On Tue, Sep 08 2009 at 10:17am -0400,
Mikulas Patocka <mpatocka@redhat.com> wrote:

> Hi
> 
> > The DM snapshot-merge patches are here:
> > http://people.redhat.com/msnitzer/patches/snapshot-merge/kernel/2.6.31/
> > 
> > The LVM2 snapshot-merge patches are here:
> > http://people.redhat.com/msnitzer/patches/snapshot-merge/lvm2/LVM2-2.02.52-cvs/
> > 
> > I threw some real work at snapshot-merge by taking a snap _before_
> > formatting a 100G LV with ext3.  Then merged all the exceptions.  One
> > observation is that the merge process is _quite_ slow in comparison to
> > how long it took to format the LV (with associated snapshot exception
> > copy-out).  Will need to look at this further shortly... it's likely a
> > function of using minimal system resources during the merge via kcopyd;
> > whereas the ext3 format puts excessive pressure on the system's page
> > cache to queue work for mkfs's immediate writeback.
> 
> I thought about this, see the comment:
> /* TODO: use larger I/O size once we verify that kcopyd handles it */
> 
> There was some bug that kcopyd didn't handle larget I/O but it is already 
> fixed, so it is possible to extend it.
> 
> s->store->type->prepare_merge returns the number of chunks that can be 
> linearly copied starting from the returned chunk numbers backward. (but 
> the caller is allowed to copy less, and the caller puts the number of 
> copied chunks to s->store->type->commit_merge)
> 
> I.e. if returned chunk numbers are old_chunk == 10 and new_chunk == 20 and 
> returned value is 3, then chunk 20 can be copied to 10, chunk 19 to 9 and 
> 18 to 8.
> 
> There is a variable, s->merge_write_interlock_n, that is now always one, 
> but can hold larger number --- the number of chunks that is being copied.
> 
> So it can be trivialy extended to copy more chunks at once.
> 
> 
> On the other hand, if the snapshot doesn't contain consecutive chunks (it 
> was created as a result of random writes, not as a result of one big 
> write), larger I/O can't be done and its merging will be slow by design. 
> It could be improved by spawning several concurrent kcopyd jobs, but I 
> wouldn't do it because it would complicate code too much and it would 
> damage interactive performance. (in a desktop or server environment, the 
> user typically cares more about interactive latency than about copy 
> throughput).

Mikulas,

I ran with your suggestion and it works quite well (results below).  It
proved a bit more involved to get working because I needed to:
1) Fix the fact that I was _always_ seeing a return from
   persistent_prepare_merge() that was equal to ps->current_committed
2) Fix areas that needed to properly use s->merge_write_interlock_n
   - assumption of only 1 chunk per dm_kcopyd_copy() was somewhat
     wide-spread

The changes are detailed at the end of this mail.  I still have a "TODO"
that you'll see in the patch that speaks to needing to have
snapshot_merge_process() check all origin chunks via __chunk_is_tracked()
rather than just the one check of the first chunk.  Your feedback here
would be much appreciated.  I'm not completely clear on the intent of
the __chunk_is_tracked() check there and what it now needs to do.

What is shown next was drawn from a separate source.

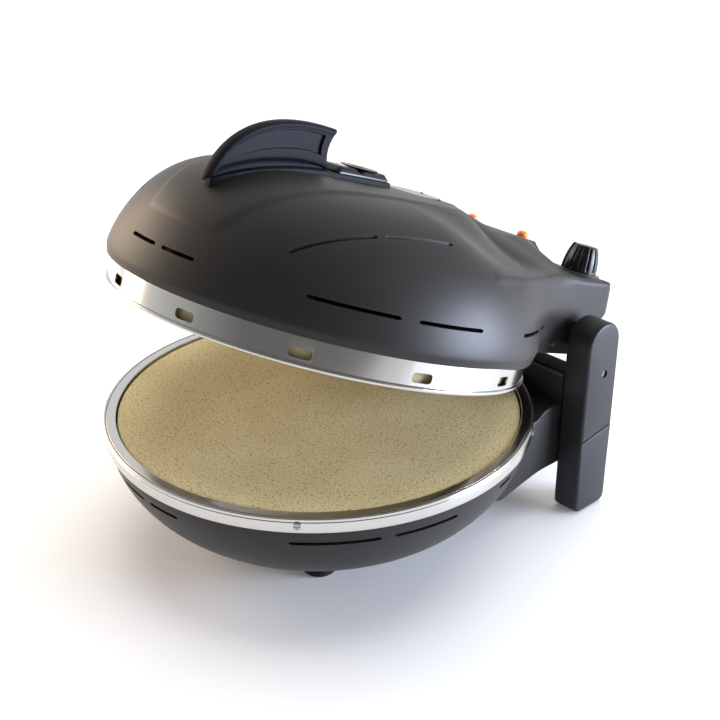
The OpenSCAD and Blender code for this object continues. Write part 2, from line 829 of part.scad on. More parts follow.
// Outline of the recess in the fin's side
module recess_side() {
  n = 10;
  z0 = crown_z;
  polygon(concat(
    [for (i = [0:n]) let (s = i / n)
      [fin_y1 + bez(-84, -60, -11, s) * fin_k, bez(z0 + 11, z0 + 32, z0 + 31.4, s)]],
    [for (i = [0:n]) let (s = i / n)
      [fin_y1 + bez(-12.6, -46, -84, s) * fin_k, bez(z0 + 12, z0 + 22, z0 + 9.5, s)]]
  ));
}

module handle_fin() {
  color([0.09, 0.09, 0.1])
    on_lid()
      difference() {
        union() {
          along_x(-fin_w / 2 + 1, fin_w - 2)
            fin_side(0);
          along_x(-fin_w / 2, fin_w)
            fin_side(1);
        }
        both_sides()
          along_x(fin_w / 2 - fin_recess, fin_w)
            recess_side();
        both_sides()
          along_x(fin_w / 2 - 2.5, fin_w)
            polygon(concat(
              [for (i = [0:8]) let (s = i / 8)
                [fin_y1 + bez(-90, -52, -6, s) * fin_k, bez(crown_z + 1, crown_z + 14, crown_z + 6.4, s)]],
              [[fin_y1 - 6 * fin_k, crown_z - 10], [fin_y1 - 90 * fin_k, crown_z - 30]]
            ));
      }
}

module handle_inlays() {
  color([0.12, 0.13, 0.16])
    on_lid()
      both_sides()
        along_x(fin_w / 2 - fin_recess + 0.02, 0.6)
          offset(delta = -0.4)
            recess_side();
}

// Strip along the crown that carries the fin and the crown dial
module handle_plinth() {
  n = 8;
  color([0.1, 0.1, 0.11])
    on_lid()
      difference() {
        intersection() {
          along_x(-20, 40)
            polygon(concat(
              [for (i = [0:n]) let (s = i / n)
                [bez(fin_y0 + 1, fin_y0 + 41, fin_y1 - 13, s), bez(crown_z - 16.5, crown_z + 2, crown_z + 5, s)]],
              [[38 * lk, crown_z + 5], [38 * lk, crown_z - 30], [fin_y0 + 1, crown_z - 30]]
            ));
          translate([0, 0, crown_z - 40])
            linear_extrude(60)
              polygon([
                [-7, fin_y0], [7, fin_y0], [13, fin_y1], [13, 38 * lk], [-13, 38 * lk], [-13, fin_y1]
              ]);
        }
        lid_shell_env();
        translate([0, crown_y, crown_z - wall - 4])
          cylinder(r = 4 + run_gap, h = wall + 14, $fn = 32);
      }
}

// The dome's outside without its openings, used to seat the strip on it
module lid_shell_env() {
  dome(lid_r + 2.2 + seat, dome_h + 0.8 + seat, shell_z, lid_r);
}

// Plan of the crown's pedestal: a rectangle with rounded corners, drawn in by e
module pedestal_plan(e) {
  square([2 * (12.8 - e) - 8, 2 * (29 - 2 * e)], center = true);
  square([2 * (12.8 - e), 2 * (29 - 2 * e) - 8], center = true);
  for (x = [-1, 1])
    for (y = [-1, 1])
      translate([x * (8.8 - e), y * (25 - 2 * e)])
        circle(r = 4, $fn = 32);
}

// Long pedestal with a round dish, open at both sides, under the crown dial
module crown_ring() {
  color([0.07, 0.07, 0.07])
    on_lid()
      translate([0, crown_y, plinth_top + seat])
        difference() {
          hull() {
            linear_extrude(1)
              pedestal_plan(0);
            translate([0, 0, 4.4])
              linear_extrude(0.6)
                pedestal_plan(2.2);
          }
          translate([0, 0, 2.6])
            cylinder(r = crown_r, h = 8, $fn = 64);
          translate([0, 0, -1])
            cylinder(r = 4 + run_gap, h = 8, $fn = 32);
        }
}

module crown_dial() {
  color([0.06, 0.06, 0.06])
    on_lid()
      translate([0, crown_y, crown_z - 3]) {
        cylinder(r = 4, h = plinth_top - crown_z + 3 + 6.5, $fn = 32);
        translate([0, 0, plinth_top - crown_z + 3 + 3.6])
          cylinder(r = 6, h = 2.4, $fn = 32);
        translate([0, 0, plinth_top - crown_z + 3 + 6])
          difference() {
            cylinder(r = crown_r - 1, h = 2, $fn = 64);
            translate([-0.8, -crown_r + 2, 1.2])
              cube([1.6, 9, 2]);
          }
      }
}

module flush_cap() {
  color([0.5, 0.5, 0.48])
    on_lid()
      translate([0, cap_y, crown_z - 2.2 + seat]) {
        cylinder(r = cap_r, h = 1.4, $fn = 64);
        translate([0, 8, 1])
          cylinder(r = 1.2, h = 1.2, $fn = 24);
      }
}

module lamp_lenses() {
  color([0.95, 0.5, 0.15])
    on_lid()
      both_sides()
        translate([lamp_x, lamp_y, lamp_z - 6]) {
          translate([0, 0, -1])
            cylinder(r = lamp_r, h = 8, $fn = 32);
          translate([0, 0, 7])
            rotate_extrude($fn = 32)
              polygon(concat([[0, 0]], [for (i = [0:6]) [cos(i * 15) * lamp_r, sin(i * 15) * 3]]));
          translate([0, 0, -3.8])
            cylinder(r = lamp_r + 1.2, h = 3, $fn = 32);
        }
}

module dial_plate() {
  color([0.16, 0.16, 0.16])
    on_lid()
      translate([knob_x, knob_y, deck_z + 0.1])
        difference() {
          cylinder(r = knob_r + 3.5, h = 0.8, $fn = 64);
          translate([0, 0, -1])
            cylinder(r = 4.5, h = 4, $fn = 32);
        }
}

// Tapered knob with grooves round its side and a raised pointer blade
module knob() {
  color([0.04, 0.04, 0.05])
    on_lid()
      translate([knob_x, knob_y, deck_z + 1.2])
        rotate([0, 0, -20])
          difference() {
            union() {
              rotate_extrude($fn = 64)
                polygon([
                  [0, 0], [knob_r, 0], [knob_r, 1.5], [knob_r - 1, knob_h * 0.45],
                  [knob_r - 4.2, knob_h - 1.2], [knob_r - 5, knob_h - 0.4], [0, knob_h - 0.4]
                ]);
              along_x(-1.6, 3.2)
                polygon([
                  [-knob_r - 1.5, 0], [-knob_r - 1.5, 2], [-knob_r * 0.55, knob_h + 2.2],
                  [-knob_r * 0.35, knob_h + 2.2], [-knob_r * 0.2, knob_h - 1], [0, 1]
                ]);
            }
            for (i = [1:groove_n - 1])
              rotate([0, 0, 360 * i / groove_n])
                translate([0, -knob_r - 0.2, 3])
                  rotate([-10, 0, 0])
                    cylinder(r = 1, h = knob_h, $fn = 16);
            translate([0, 0, -1])
              cylinder(r = 3 + seat, h = 12, $fn = 32);
          }
}

module knob_shaft() {
  color([0.7, 0.7, 0.7])
    on_lid()
      translate([knob_x, knob_y, deck_z - 14])
        cylinder(r = 3, h = 26, $fn = 32);
}

module thermostat() {
  color([0.5, 0.5, 0.5])
    on_lid()
      translate([knob_x, knob_y, deck_z - 24]) {
        difference() {
          translate([-15, -14, 0])
            cube([30, 24, 14]);
          translate([0, 0, 8])
            cylinder(r = 3 + run_gap, h = 10, $fn = 32);
        }
        for (s = [-1, 1])
          translate([s * 10 - 2.5, -8, -7.5])
            cube([5, 0.8, 8]);
      }
}

module hinge_brackets() {
  color([0.65, 0.65, 0.66])
    on_lid()
      both_sides()
        translate([house_w - wall - 5.3, 0, 0])
          difference() {
            along_x(0, 5)
              hull() {
                translate([hinge_y, hinge_z])
                  circle(r = pin_r + 6, $fn = 32);
                translate([hinge_y - 34, house_z + 6])
                  square([8, 24]);
                translate([hinge_y + 13, house_z + 16])
                  square([6, 26]);
              }
            translate([-1, hinge_y, hinge_z])
              rotate([0, 90, 0])
                cylinder(r = pin_r + run_gap, h = 8, $fn = 32);
          }
}

// Floor plate that closes the housing behind the steel band
module housing_cover() {
  t = 2;
  color([0.1, 0.1, 0.11])
    on_lid()
      difference() {
        translate([0, 0, house_z + 0.3])
          linear_extrude(t)
            difference() {
              translate([-house_w + wall + seat, hinge_y - 118])
                square([2 * (house_w - wall - seat), 132]);
              circle(r = skirt_r + 0.4, $fn = 96);
            }
        for (s = [-60, 60])
          translate([s, hinge_y + 9, house_z - 2])
            cylinder(r = 2.2, h = 8, $fn = 24);
      }
}

module lid_screws() {
  color([0.8, 0.8, 0.8])
    on_lid()
      both_sides()
        translate([house_w + 0.1, hinge_y - 26, hinge_z - 10])
          rotate([0, 90, 0])
            difference() {
              cylinder(r = 2.4, h = 1.3, $fn = 32);
              translate([-1.9, -0.35, 0.8])
                cube([3.8, 0.7, 1]);
            }
}

base_bowl();
rear_bridge();
base_band();
base_ring();
baking_stone();
lower_reflector();
lower_heater();
lower_clips();
front_feet();
post_left();
post_right();
shoe_left();
shoe_right();
rear_pads();
post_screws();
rim_screws();
hinge_pins();
hinge_bushes();
cord_gland();
lid_shell();
lid_band();
lid_reflector();
upper_heater();
upper_clips();
handle_fin();
handle_inlays();
handle_plinth();
crown_ring();
crown_dial();
flush_cap();
lamp_lenses();
dial_plate();
knob();
knob_shaft();
thermostat();
hinge_brackets();
housing_cover();
lid_screws();
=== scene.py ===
# %% [markdown]
# # An electric pizza maker, piece by piece
# A round stone lies in a bowl-shaped base, and a domed lid turns between two rear posts.
# The CAD model gives every part its place and size. Here each surface that shows is made again
# as a smooth numpy grid, and each finish gets its own small node tree. Hidden parts keep their
# CAD meshes.

# %% Load the frame
import json
import math
import bmesh
import bpy
import numpy as np
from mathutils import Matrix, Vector


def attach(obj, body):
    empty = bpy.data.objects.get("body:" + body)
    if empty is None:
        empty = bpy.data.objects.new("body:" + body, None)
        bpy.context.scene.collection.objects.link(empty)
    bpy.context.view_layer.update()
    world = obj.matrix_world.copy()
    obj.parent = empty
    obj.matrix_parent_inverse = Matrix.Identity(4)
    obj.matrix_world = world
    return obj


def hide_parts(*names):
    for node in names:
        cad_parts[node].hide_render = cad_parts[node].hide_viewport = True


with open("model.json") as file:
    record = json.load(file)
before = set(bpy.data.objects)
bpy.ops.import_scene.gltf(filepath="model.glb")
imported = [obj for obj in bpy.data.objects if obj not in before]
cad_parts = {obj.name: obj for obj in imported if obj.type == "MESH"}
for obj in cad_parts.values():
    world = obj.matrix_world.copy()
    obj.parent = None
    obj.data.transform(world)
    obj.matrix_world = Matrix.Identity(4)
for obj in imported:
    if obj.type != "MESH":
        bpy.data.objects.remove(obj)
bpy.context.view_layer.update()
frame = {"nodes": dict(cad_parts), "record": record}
nodes = frame["nodes"]
MM = 0.001

# %% [markdown]
# ## Camera
# A long lens keeps the near and far sides of the cooker in proportion. It could be aimed by eye
# or by a Track To constraint. Fixed numbers are used, because the two steel rims are true circles
# and their ellipses fix the view: from the right of the handle, 26 degrees down.

# %% Camera
LOOK_DOWN, LOOK_ROUND = 26.41, 47.42
camera = bpy.data.objects.new("camera", bpy.data.cameras.new("camera"))
bpy.context.scene.collection.objects.link(camera)
camera.location = (0.65225, -0.55515, 0.57304)
camera.rotation_euler = (math.radians(90 - LOOK_DOWN), 0, math.radians(LOOK_ROUND))
camera.data.sensor_width = 36
camera.data.lens = 60.49
bpy.context.scene.camera = camera
print("the camera stands", round(camera.location.length, 2), "m from the origin")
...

Here are performance results from some mkfs-based testing:

# lvcreate -n testlv -L 32G test
# lvcreate -n testlv_snap -s -L 7G test/testlv

# time mkfs.ext3 /dev/test/testlv
...
real    1m7.827s
user    0m0.116s
sys     0m11.017s

# lvs
  LV          VG   Attr   LSize  Origin Snap%  Move Log Copy%  Convert
  testlv      test owi-a- 32.00G
  testlv_snap test swi-a-  7.00G testlv   9.05

before:
-------
# time lvconvert -M test/testlv_snap
  Merging of volume testlv_snap started.
  ...
  Merge into logical volume testlv finished.
  Logical volume "snapshot1" successfully removed

real    22m33.100s
user    0m0.045s
sys     0m0.711s


after:
------
# time lvconvert -M test/testlv_snap
  Merging of volume testlv_snap started.
  testlv: Merged: 6.4%
  testlv: Merged: 3.5%
  testlv: Merged: 0.9%
  testlv: Merged: 0.0%
  Merge into logical volume testlv finished.
  Logical volume "snapshot1" successfully removed

real    1m0.881s [NOTE: we could be ~15 sec faster than reported]
user    0m0.015s
sys     0m0.560s


So we're now seeing _very_ respectible snapshot-merge performance; but
please review the following patch in case I'm somehow cheating, thanks!

Mike

---
 drivers/md/dm-snap-persistent.c |    6 ++--
 drivers/md/dm-snap.c            |   71 +++++++++++++++++++++++---------------
 2 files changed, 46 insertions(+), 31 deletions(-)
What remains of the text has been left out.